In one of these portrayals, a man meditates in a quotidian office, his eyes closed both to the watch keeping time on his desk and the print of a wave behind his head. In another, a shaman’s face, wreathed with smoke, becomes otherworldly as he concentrates on the ritual act. In Floater, the face of a woman in an isolation tank is strangely doubled, suggesting the reflective experience. From a tarot card reader to an adept of Pilates to figures in sensory-deprivation chambers, the images Lichtenstein has captured on film hint at interior activities that the documentary medium of photography cannot picture. She tries to represent the unrepresentable through the outward appearance of what are essentially interior travels. A single unpeopled view, Council Ring, shows a structure in a neighborhood park designed by the Chicago landscape architect Jens Jensen in the early 1910s. Surrounded by suburban houses, seemingly half forgotten in a darkling light, the stone ring sits as mute testament to an idealistic and communitarian vision, perhaps at odds with later searches for the self.

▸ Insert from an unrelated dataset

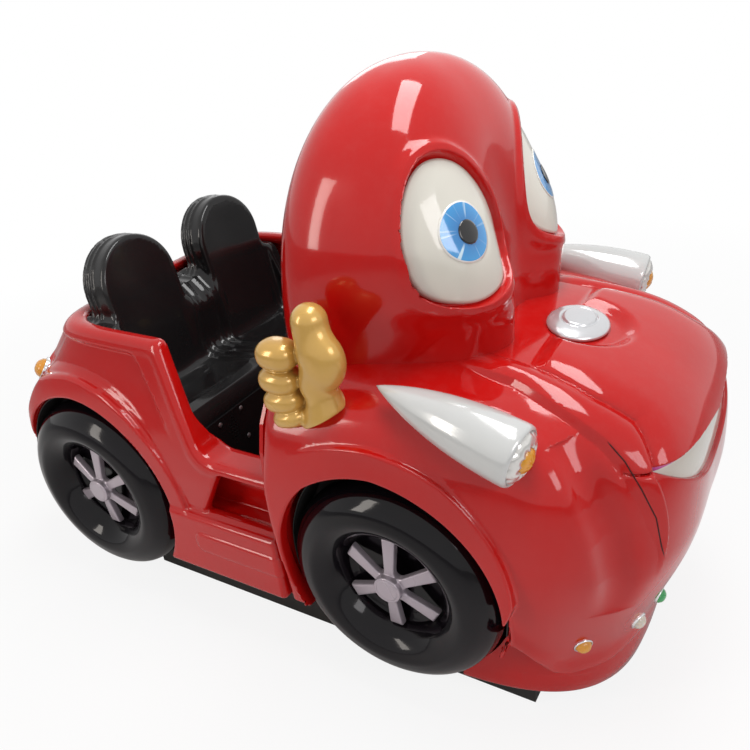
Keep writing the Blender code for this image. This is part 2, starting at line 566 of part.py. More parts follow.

This is the artist’s fifth one-person exhibition in New York and her third with Elizabeth Dee Gallery. In 2003, she held a solo show at Gallery Min Min in Tokyo. Lichtenstein’s exhibition Sanctuary for a Wild Child was presented at the Whitney Museum at Phillip Morris in 2001, and her work has been included in exhibitions at the Cranbrook Art Museum, Bloomfield Hills, Michigan; the Yerba Buena Center for the Arts, San Francisco; the Renaissance Society, Chicago; the Stadthaus Ulm, Germany; the Madison Arts Center, Wisconsin; the New Museum of Contemporary Art, New York; the Aldrich Museum of Contemporary Art, Ridgefield, Connecticut; and the Museum of Contemporary Art, Miami. She is represented in the permanent collections of the Solomon R. Guggenheim Museum and the New Museum of Contemporary Art.
The Searchers coincides with the publication of an artist’s book of the same title by Regency Arts Press.